- Born: Ian Walter Nelson 23 April 1956
- Origin: Wakefield, England
- Died: 23 April 2006 (aged 50)
- Genres: Progressive rock, art rock, new wave, synthpop
- Occupation: Musician
- Instruments: Saxophone, keyboards
- Years active: 1975–2006

= Ian Nelson (musician) =

English musician (1956–2006)

Ian Walter Nelson (23 April 1956, Wakefield, Yorkshire, England – 23 April 2006) was an English new wave musician, and younger brother of Be-Bop Deluxe singer and guitarist Bill Nelson, whom he accompanied in different musical projects. He played mainly the saxophone.

==Biography==
He was more than seven years younger than his brother Bill, who was present at the time of his birth, on 23 April 1956. His father, Walter, who was a saxophonist, taught him to play saxophone, which would later be Ian's principal instrument.

His first participation was on the Be-Bop Deluxe song "Ships in the Night" from the Sunburst Finish album (1976). When this band split up, Bill, alongside keyboardist Andy Clark, reunited with Ian on saxophone, and formed Red Noise, a synthpop band which lasted briefly and was a continuation of Be-Bop Deluxe.

After Red Noise split up, Ian Nelson spent some time collaborating in his brother Bill's solo career. In 1982, he joined Fiat Lux; during his three years with the band they released a number of singles, and had two minor UK hits, "Secrets" and "Blue Emotion". Fiat Lux gigged England and Europe until they broke up in 1985.

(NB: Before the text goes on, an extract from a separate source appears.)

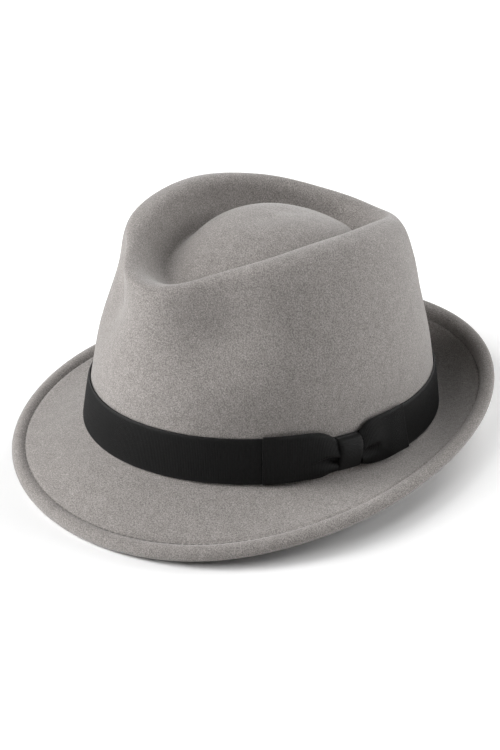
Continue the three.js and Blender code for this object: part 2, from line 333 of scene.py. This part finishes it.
def section_ring(section, angle):
    """Points of one section of the crown, one at each angle."""
    front, side, back, front_height, side_height, back_height, *pinched = section
    cosine = np.cos(angle)
    front = front * HEAD_LENGTH / 2
    back = back * HEAD_LENGTH / 2
    x = side * HEAD_WIDTH / 2 * np.sin(angle)
    y = (back - front) / 2 - (back + front) / 2 * cosine
    level = (front_height + back_height) / 2
    slant = (front_height - back_height) / 2
    height = side_height + slant * cosine + (level - side_height) * cosine**2
    depth = 0
    for share, pinch in zip(pinched, PINCHES):
        away = (angle - math.radians(pinch["angle"]) + math.pi) % FULL_TURN - math.pi
        depth = depth + share * pinch["depth"] * np.exp(-((away / math.radians(pinch["spread"])) ** 2))
    inward = 1 - depth / np.maximum(np.hypot(x, y), 1)
    return np.stack([x * inward, y * inward, height * CROWN_HEIGHT], -1)


def smooth_rows(rows, steps):
    """Centripetal curves through rows of points, with some steps from each row to the next."""
    rows = np.asarray(rows, float)
    rows = np.concatenate([2 * rows[:1] - rows[1:2], rows, 2 * rows[-1:] - rows[-2:-1]])
    gaps = np.sqrt(np.linalg.norm(np.diff(rows, axis=0), axis=-1, keepdims=True))
    result = []
    for index in range(1, len(rows) - 2):
        p0, p1, p2, p3 = rows[index - 1 : index + 3]
        g0, g1, g2 = gaps[index - 1 : index + 2]
        start = (p1 - p0) / g0 - (p2 - p0) / (g0 + g1) + (p2 - p1) / g1
        end = (p2 - p1) / g1 - (p3 - p1) / (g1 + g2) + (p3 - p2) / g2
        start = start * g1
        end = end * g1
        for step in range(steps):
            t = step / steps
            cubic = (2 * p1 - 2 * p2 + start + end) * t**3
            square = (-3 * p1 + 3 * p2 - 2 * start - end) * t**2
            result.append(cubic + square + start * t + p1)
    result.append(rows[-2])
    return np.array(result)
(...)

He reappeared in the early 1990s as member of Bolt From The Blue, and from 2002 to 2006 was in Bill Nelson and the Lost Satellites and The 3D's. He was also a member of the line-up of a failed reformation of Be-Bop Deluxe in 1990.

He also worked with Richard Jobson, Level 42, The Sound, Nik Kershaw and Howard Jones among others.

Nelson died in his sleep, and was later found on his 50th birthday, on 23 April 2006, by his wife Diane.